Pierre-Luc SEGUILLON
Des mercenaires ukrainiens comme certains l'ont dit ?
Henri BENTEGEAT
Alors il y a des mercenaires de différents pays, je crois qu'il faut maintenant qu'on considère que cette page-là est tournée. Nous avons été agressés, nous avons répliqué... cette affaire est terminée pour nous. Depuis, il y a eu le discours du président GBAGBO, il y a un effort maintenant pour retourner à la norme et à la règle de droit, et c'est le seul objectif que nous poursuivons dans les jours à venir.
Pierre-Luc SEGUILLON
Mais comment est-ce que les mêmes causes ne vont pas avoir les mêmes effets dans l'avenir, est-ce qu'il n'y a pas une ambiguïté de la position de l'armée française, qui est à la fois là pour arbitrer et faire respecter les accords de Marcoussis, et en même temps, position peut-être jugée partisane par les Ivoiriens, protéger les intérêts français ?
Henri BENTEGEAT
L'armée française n'a pas de position, l'armée française n'a que les positions des missions que lui donne le président de la République.
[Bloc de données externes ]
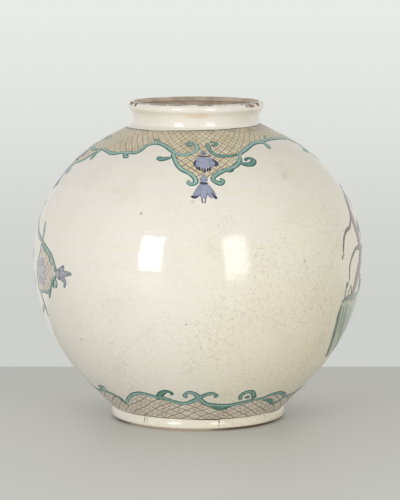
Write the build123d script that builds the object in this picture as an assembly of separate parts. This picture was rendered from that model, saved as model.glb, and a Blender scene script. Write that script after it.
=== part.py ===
"""A wide glazed stoneware jar with a short neck and a rolled lip.

It is built as a potter builds one: a bowl and a shoulder thrown apart and luted at the
belly, a collar luted into the shoulder, a foot ring luted under the bowl, a bead of slip
that seals the belly seam inside, and a coat of glaze over the outside.

Millimetres. Z is up, the origin is the centre of the circle that the foot stands on.
Every section is drawn as radius and height, and turned about Z.
"""
import os
from math import acos, asin, cos, degrees, radians, sin, sqrt

from build123d import *

# Overall sizes, measured over the glaze
jar_height = 289.0
body_radius = 150.0
belly_height = 148.0
glaze_thickness = 0.8

# Shape of the clay's outline. Each half is a chain of tangent arcs from the belly outwards: how large
# each arc's radius is beside the first one's, and how far it turns beside the others. No half turns
# further than turn_limit, in degrees.
shoulder_curve = [(1.0, 24.0), (1.2, 37.5), (8.2, 1.85)]
bowl_curve = [(1.0, 44.0), (5.7, 2.55)]
turn_limit = 120.0
body_wall = 7.0
floor_thickness = 9.5
floor_fillet = 14.0

# Foot ring
foot_height = 10.5
foot_radius = 78.7
foot_belly_height = 5.4
foot_joint_inset = 2.05
foot_bevel_width = 3.1
foot_bevel_height = 1.6
foot_rest_width = 9.8
foot_hollow_draft = 2.2
foot_tongue_inset = 4.4
foot_tongue_width = 4.0
foot_tongue_height = 2.0
glaze_line_height = 2.6

# Collar and lip
throat_radius = 51.5
throat_top_drop = 5.0
collar_wall = 4.4
collar_cove_flare = 0.8
collar_cove_rise = 4.1
lip_sweep_radius = 14.8
lip_roll_radius = 3.5
lip_overhang = 1.5
collar_spigot_wall = 2.6
collar_spigot_depth = 3.5

# Belly seam
seam_rabbet_height = 3.0
slip_depth = 2.4
slip_curve_radius = 24.0

# Worked out from the sizes above
clay_radius = body_radius - glaze_thickness
inner_radius = clay_radius - body_wall
floor_height = foot_height + floor_thickness
overlap = 1.0

foot_joint = (foot_radius - foot_joint_inset, foot_height)
foot_rest_outer_radius = foot_radius - foot_bevel_width
foot_rest_inner_radius = foot_rest_outer_radius - foot_rest_width
foot_tongue_inner_radius = foot_rest_inner_radius + foot_tongue_inset

# The lip's roll and the sweep below it are tangent, which sets how far the waist lies under the roll.
waist_radius = throat_radius + collar_wall
lip_centre_radius = waist_radius + lip_overhang
lip_centre_height = jar_height - glaze_thickness - lip_roll_radius
sweep_centre_radius = waist_radius + lip_sweep_radius
sweep_drop = sqrt((lip_sweep_radius + lip_roll_radius) ** 2 - (sweep_centre_radius - lip_centre_radius) ** 2)
waist_height = lip_centre_height - sweep_drop
collar_joint = (waist_radius + collar_cove_flare, waist_height - collar_cove_rise)


def chain_reach(curve, stretch):
    """How far inwards and how far along a chain of arcs comes, with a first radius of 1.

    The chain starts along the jar's axis, and each turn is multiplied by stretch.
    """
    inwards = 0.0
    along = 0.0
    angle = 0.0
    for radius, turn in curve:
        end = angle + radians(turn * stretch)
        inwards += radius * (cos(angle) - cos(end))
        along += radius * (sin(end) - sin(angle))
        angle = end
    return (inwards, along)


def fitted_arcs(curve, inwards, along):
    """Radius and turn in degrees of each arc of a chain, drawn to end inwards and along from its start."""
    low = 0.0
    high = turn_limit / sum(turn for radius, turn in curve)
    while high - low > 1e-12:
        stretch = (low + high) / 2
        reach = chain_reach(curve, stretch)
        if reach[0] * along < inwards * reach[1]:
            low = stretch
        else:
            high = stretch
    scale = along / reach[1]
    return [(radius * scale, turn * stretch) for radius, turn in curve]


# Both halves start upright at the belly. One ends where the collar stands, the other where the foot does.
shoulder_arcs = fitted_arcs(shoulder_curve, clay_radius - collar_joint[0], collar_joint[1] - belly_height)
bowl_arcs = fitted_arcs(bowl_curve, clay_radius - foot_joint[0], belly_height - foot_joint[1])


def arc_run(side):
    """Centre radius, centre height, radius and start angle of each arc of one half of the body.

    side is 1 for the shoulder, above the belly line, and -1 for the bowl below it.
    """
    arcs = shoulder_arcs if side > 0 else bowl_arcs
    centre_r = clay_radius
    centre_z = belly_height
    previous = 0.0
    angle = 0.0
    run = []
    for radius, turn in arcs:
        centre_r += (previous - radius) * cos(angle)
        centre_z += side * (previous - radius) * sin(angle)
        run.append((centre_r, centre_z, radius, angle))
        previous = radius
        angle += radians(turn)
    return run


def end_angle(side, outset, radius=None, height=None):
    """Angle on the last arc at which it comes to a radius or to a height."""
    centre_r, centre_z, arc_radius, start = arc_run(side)[-1]
    if radius is not None:
        return acos((radius - centre_r) / (arc_radius + outset))
    return asin(side * (height - centre_z) / (arc_radius + outset))


def end_point(side, outset, angle):
    """Radius and height of the point at an angle on the last arc."""
    centre_r, centre_z, radius, start = arc_run(side)[-1]
    reach = radius + outset
    return (centre_r + reach * cos(angle), centre_z + side * reach * sin(angle))


def half_outline(side, outset, last_angle):
    """The arcs of one half, moved outwards by outset, from the belly to an angle on the last one."""
    run = arc_run(side)
    ends = [start for *_, start in run[1:]] + [last_angle]
    edges = []
    for (centre_r, centre_z, radius, start), end in zip(run, ends):
        arc = CenterArc((centre_r, centre_z), radius + outset, side * degrees(start), side * degrees(end - start))
        edges.append(arc)
    return edges


def body_form(outset, bottom_height):
    """Everything inside the body's outline, from a height at the bottom up to the throat."""
    top_angle = end_angle(1, outset, radius=throat_radius)
    bottom_angle = end_angle(-1, outset, height=bottom_height)
    top = end_point(1, outset, top_angle)
    bottom = end_point(-1, outset, bottom_angle)
    edges = half_outline(1, outset, top_angle) + half_outline(-1, outset, bottom_angle)
    edges.append(Line(top, (0, top[1])))
    edges.append(Line((0, top[1]), (0, bottom[1])))
    edges.append(Line((0, bottom[1]), bottom))
    return make_face(edges)


def outline_form(points_and_edges):
    """A closed face from edges in order, with straight lines where one doesn't meet the next."""
    edges = []
    first = points_and_edges[0]
    here = first
    for item in points_and_edges[1:]:
        if isinstance(item, tuple):
            edges.append(Line(here, item))
            here = item
        else:
            edges.append(item)
            here = (item.position_at(1).X, item.position_at(1).Y)
    edges.append(Line(here, first))
    return make_face(edges)


def band(inner, outer, low, high):
    """A rectangle between two radii and two heights."""
    return Pos((inner + outer) / 2, (low + high) / 2) * Rectangle(outer - inner, high - low)


def flare_radius(rise, run):
    """Radius of the arc that starts upright and drifts sideways by run over a height of rise."""
    return (rise ** 2 + run ** 2) / (2 * run)


# The foot's outer face is one arc that is upright at foot_belly_height and ends at the joint with the bowl.
foot_face_radius = flare_radius(foot_height - foot_belly_height, foot_joint_inset)
foot_face_centre = (foot_radius - foot_face_radius, foot_belly_height)

# The collar's cove is upright at the waist and ends at the joint with the shoulder.
lip_turn = degrees(asin(sweep_drop / (lip_sweep_radius + lip_roll_radius)))
collar_cove_radius = flare_radius(collar_cove_rise, collar_cove_flare)
collar_cove_turn = degrees(asin(collar_cove_rise / collar_cove_radius))


def foot_face(outset, low):
    """The foot's outer arc, from a height up to the joint with the bowl."""
    radius = foot_face_radius + outset
    start = degrees(asin((low - foot_belly_height) / radius))
    end = degrees(asin((foot_height - foot_belly_height) / foot_face_radius))
    return CenterArc(foot_face_centre, radius, start, end - start)


def foot_form(outset, low):
    """Everything inside the foot's outline, with its outer arc from a height upwards."""
    face = foot_face(outset, low)
    start = (face.position_at(0).X, face.position_at(0).Y)
    end = (face.position_at(1).X, face.position_at(1).Y)
    top = end[1] + overlap
    return outline_form([(0, low), start, face, (end[0], top), (0, top)])


def foot_bevel():
    """The bevel that runs in from the foot's outer arc to the circle that it stands on."""
    start = foot_face(0, foot_bevel_height).position_at(0)
    return outline_form([(0, 0), (foot_rest_outer_radius, 0), (start.X, start.Y), (0, start.Y)])


def collar_form(outset):
    """Everything inside the collar's outline: a cove, the sweep up to the lip, and the lip's roll."""
    cove_centre = (waist_radius + collar_cove_radius, waist_height)
    sweep_centre = (sweep_centre_radius, waist_height)
    lip_centre = (lip_centre_radius, lip_centre_height)
    cove = CenterArc(cove_centre, collar_cove_radius - outset, 180 + collar_cove_turn, -collar_cove_turn)
    sweep = CenterArc(sweep_centre, lip_sweep_radius - outset, 180, -lip_turn)
    roll = CenterArc(lip_centre, lip_roll_radius + outset, -lip_turn, 180 + lip_turn)
    start = (cove.position_at(0).X, cove.position_at(0).Y)
    low = start[1] - overlap
    return outline_form([(0, low), (start[0], low), start, cove, sweep, roll, (0, lip_centre_height)])


def cavity_form():
    """The hollow inside the walls, with a rounded corner between wall and floor."""
    hollow = body_form(-body_wall, floor_height)
    corner = hollow.vertices().filter_by(lambda v: abs(v.Y - floor_height) < 0.01).sort_by(Axis.X)[-1]
    return fillet(corner, floor_fillet)


def throat_form():
    """The mouth: a straight throat that opens to the inside of the lip."""
    throat_top = lip_centre_height - throat_top_drop
    mouth_radius = lip_centre_radius - lip_roll_radius
    low = collar_joint[1] - body_wall * 2
    points = [(0, low), (throat_radius, low), (throat_radius, throat_top), (mouth_radius, lip_centre_height)]
    return outline_form(points + [(0, lip_centre_height)])


def foot_hollow():
    """The recess under the base, inside the foot ring."""
    top = foot_rest_inner_radius + foot_hollow_draft
    return outline_form([(0, 0), (foot_rest_inner_radius, 0), (top, foot_height), (0, foot_height)])


def turned(section):
    """The solid that a section in radius and height makes about the jar's axis."""
    return revolve(Plane.XZ * section, Axis.Z)


outside = (
    body_form(0, foot_height - overlap)
    + foot_form(0, foot_bevel_height)
    + foot_bevel()
    + collar_form(0)
)
clay = outside - cavity_form() - throat_form() - foot_hollow()

reach = body_radius + overlap
foot_zone = band(0, reach, 0, foot_height) + band(
    foot_tongue_inner_radius,
    foot_tongue_inner_radius + foot_tongue_width,
    foot_height,
    foot_height + foot_tongue_height,
)
bowl_zone = band(0, reach, 0, belly_height) + band(
    0, clay_radius - body_wall / 2, belly_height, belly_height + seam_rabbet_height
)
spigot_radius = throat_radius + collar_spigot_wall
collar_zone = band(0, reach, collar_joint[1], jar_height) + band(
    0, spigot_radius, collar_joint[1] - collar_spigot_depth, collar_joint[1]
)

foot_ring = turned(clay & foot_zone)
lower_body = turned((clay & bowl_zone) - foot_zone)
upper_body = turned(clay - bowl_zone - collar_zone)
neck_collar = turned(clay & collar_zone)

slip_centre = (inner_radius + slip_curve_radius - slip_depth, belly_height + seam_rabbet_height / 2)
seam_slip = turned((Pos(*slip_centre) * Circle(slip_curve_radius)) & cavity_form())

coated = (
    body_form(glaze_thickness, foot_height - overlap)
    + foot_form(glaze_thickness, glaze_line_height)
    + collar_form(glaze_thickness)
)
glaze_coat = turned(coated - outside)

os.makedirs("parts", exist_ok=True)
nodes = {
    "foot_ring": foot_ring,
    "lower_body": lower_body,
    "upper_body": upper_body,
    "neck_collar": neck_collar,
    "seam_slip": seam_slip,
    "glaze_coat": glaze_coat,
}
for name, node in nodes.items():
    export_step(node, f"parts/{name}.step")
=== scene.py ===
"""A round storage jar in crackled ivory glaze, painted with enamels, on a plain pale slab.

Metres, Z up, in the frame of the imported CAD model. The jar's walls are sections in radius and
height carried round its axis. Every painted shape is a brush stroke: a lens-shaped section carried
along a path on the glaze. A place on the jar is an azimuth in degrees, 0 at the front and positive
to the right, and a distance down the glaze from the joint between collar and shoulder.
"""
from math import acos, asin, cos, pi, radians, sin, sqrt

import bpy
import numpy as np
from bpy.props import FloatProperty, FloatVectorProperty, IntProperty, PointerProperty
from bpy.types import Operator, Panel, PropertyGroup
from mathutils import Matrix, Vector


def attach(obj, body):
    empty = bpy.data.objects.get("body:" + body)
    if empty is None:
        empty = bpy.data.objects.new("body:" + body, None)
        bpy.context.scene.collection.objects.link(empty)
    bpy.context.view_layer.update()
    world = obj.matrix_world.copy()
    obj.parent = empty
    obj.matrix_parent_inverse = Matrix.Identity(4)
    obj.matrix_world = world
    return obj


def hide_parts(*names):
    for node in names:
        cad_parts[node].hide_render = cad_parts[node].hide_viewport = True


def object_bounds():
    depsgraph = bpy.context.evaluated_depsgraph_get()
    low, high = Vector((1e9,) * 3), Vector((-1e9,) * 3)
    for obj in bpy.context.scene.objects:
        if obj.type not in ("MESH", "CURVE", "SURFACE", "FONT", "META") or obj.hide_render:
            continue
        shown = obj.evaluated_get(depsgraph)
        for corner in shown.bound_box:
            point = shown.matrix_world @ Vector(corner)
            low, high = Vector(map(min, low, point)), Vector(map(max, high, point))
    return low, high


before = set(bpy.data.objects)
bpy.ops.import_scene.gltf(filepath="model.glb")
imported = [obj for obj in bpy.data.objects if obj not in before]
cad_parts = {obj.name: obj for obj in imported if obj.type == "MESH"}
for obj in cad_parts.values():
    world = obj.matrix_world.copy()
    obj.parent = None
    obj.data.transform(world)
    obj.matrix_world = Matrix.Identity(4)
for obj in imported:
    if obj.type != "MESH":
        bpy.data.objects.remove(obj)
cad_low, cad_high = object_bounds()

bl_info = {
    "name": "Enamelled storage jar",
    "version": (1, 0, 0),
    "blender": (4, 2, 0),
    "location": "View3D > Sidebar > Jar",
    "description": "Builds a round storage jar in crackled glaze with painted borders",
    "category": "Add Mesh",
}

mm = 0.001

# Shape of the clay's outline. Each half is a chain of tangent arcs from the belly outwards: how large
# each arc's radius is beside the first one's, and how far it turns beside the others, in degrees.
shoulder_curve = [(1.0, 24.0), (1.2, 37.5), (8.2, 1.85)]
bowl_curve = [(1.0, 44.0), (5.7, 2.55)]
turn_limit = 120.0
# How much further the hollow's last arcs run than the outside's: they are cut at throat and floor
inside_run_on = (radians(12), radians(6))

# Spacing of the points that sections are worked out at, and of the rows and columns of the meshes
fine_step = 0.2 * mm
body_row_step = 2.1 * mm
turn_per_row = radians(7.5)
skin_columns = 300
clay_columns = 192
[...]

Deuxièmement, il n'y a pas d'ambiguïté, il y a une double mission qui est à la fois de faire appliquer les accords de Marcoussis et les résolutions du Conseil de sécurité des Nations unies, et la deuxième mission qui est une mission que nous avons partout dans le monde en permanence, qui est de protéger non pas les intérêts français, mais de protéger les ressortissants français, ressortissants français et étrangers parce qu'au passage, nous avons quand même, comme vous le savez, évacué un très grand nombre de Belges, d'Allemands, de Libanais depuis 2 jours.
Pierre-Luc SEGUILLON
Merci beaucoup mon général.
Henri BENTEGEAT
Mais je vous en prie. Au revoir Monsieur.